When turds gain authority, recessions and even worldwide depressions are not global cataclysms to be headed off at all costs, but are rather wonderful and entirely welcome opportunities for system wide social readjustment. The best time to be wealthy is during a Depression; when hardly anybody has anything at all, nearly everyone will do anything for very little indeed. No one can be overly concerned for niceties like freedom and civil rights when they aren’t sure where their next meal is coming from, or, worse, how they’re going to feed their children that evening.
We wonder at how quickly, steeply, and deeply our entire world seems to have toppled over a precipice directly into hell since Bush and Cheney first took office. We find it hard to believe that anyone could be so blunderingly incompetent as to do so much seemingly irreparable and fundamental damage to our economy, our environment, our society, and our civilization in such a comparatively short period of time. But the simple truth is, unlike Pee Wee Herrman, the current Administration really did ‘meant to do that’. War is far more profitable than peace, and chaos far more enabling to untrammeled power than order. When those who care for nothing besides their own self aggrandizement achieve high office, lawless strife is exactly what they always strive for. These people always feel they should be above the law, or, even better, that their every whim should be the law.

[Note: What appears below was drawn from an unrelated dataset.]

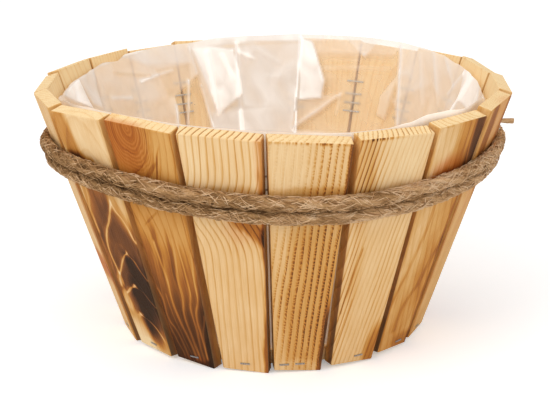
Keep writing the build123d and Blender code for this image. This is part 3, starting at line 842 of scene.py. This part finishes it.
# Flat folds on the wall: how milky they look, lift in mm, soft edge in mm, and corners as azimuth and height
panes = (
    (0.7, 0, 3, (232, 168, 112, 168, 112, 160, 232, 156)),
    (0.66, 0, 3, (246, 156, 222, 160, 216, 120, 246, 126)),
    (0.6, 0, 3, (252, 131, 216, 124, 214, 100, 250, 108)),
    (0.99, 1.2, 0.9, (271, 151, 254.4, 154, 250.5, 131, 259.5, 140)),
    (0.82, 0.8, 0.9, (254.4, 153.9, 244.2, 156, 246.2, 130, 250, 135)),
    (0.82, 0.5, 1.8, (234, 162, 206.3, 163, 206.3, 148, 222, 150)),
    (0.46, -0.6, 2, (219, 146, 207, 147, 206.5, 126, 216, 126)),
    (0.18, -0.8, 1.2, (214, 126, 204.3, 140, 201.5, 100, 213, 98)),
    (0.96, 1, 1.4, (206.2, 162, 192.2, 156, 189.2, 125.5, 198.9, 109)),
    (0.86, 0, 2.5, (201, 112, 172, 118, 172, 96, 202, 96)),
    (0.84, 0, 1.5, (191, 158, 171.6, 160, 171.8, 114, 190, 115)),
    (0.9, 0.4, 1.6, (206, 166, 171, 167, 171, 161, 206, 158)),
    (0.22, -0.8, 1, (168, 158, 139.4, 160, 133, 98, 172, 98)),
    (0.46, 0.4, 1, (172, 121, 157, 125.5, 163, 112, 173, 99)),
    (0.5, 0.2, 1, (168, 162, 140.6, 166, 139.8, 157, 167, 152.6)),
    (0.14, -0.4, 1, (165, 147.6, 140, 151.6, 140, 149.4, 165, 145.2)),
    (0.15, -0.4, 1, (164, 141.4, 140, 144.6, 140, 142.8, 164, 139.4)),
    (0.72, 0.5, 1, (159, 168, 145.5, 168, 150.6, 152.4)),
    (0.54, 0.8, 0.9, (143, 114, 142.6, 127, 137, 145, 139, 112)),
    (0.95, 1.4, 0.9, (171.2, 163.5, 167.6, 161, 162.7, 134, 163.3, 121.5, 171, 119.5)),
    (0.7, 0.4, 0.9, (138.9, 168, 120, 168, 95, 158, 92, 140, 104, 116, 132.6, 110)),
    (0.56, 0, 2.5, (137, 126, 123, 142, 112, 130, 130, 106)),
    (0.94, 0.8, 1.2, (110, 162, 97, 160, 91, 146, 97, 136, 106.5, 139)),
)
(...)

No matter how bad it gets, we all seem to share some bizarrely delusional daydream that at some point, our government will finally wake up, realize all the damage its doing to we, the people, and set about setting things right for us.
It is an aphorism of near infinite wisdom that those who yearn for power should never, never, never be allowed to wield it. We are now seeing the consequences of our own refusal to heed those words.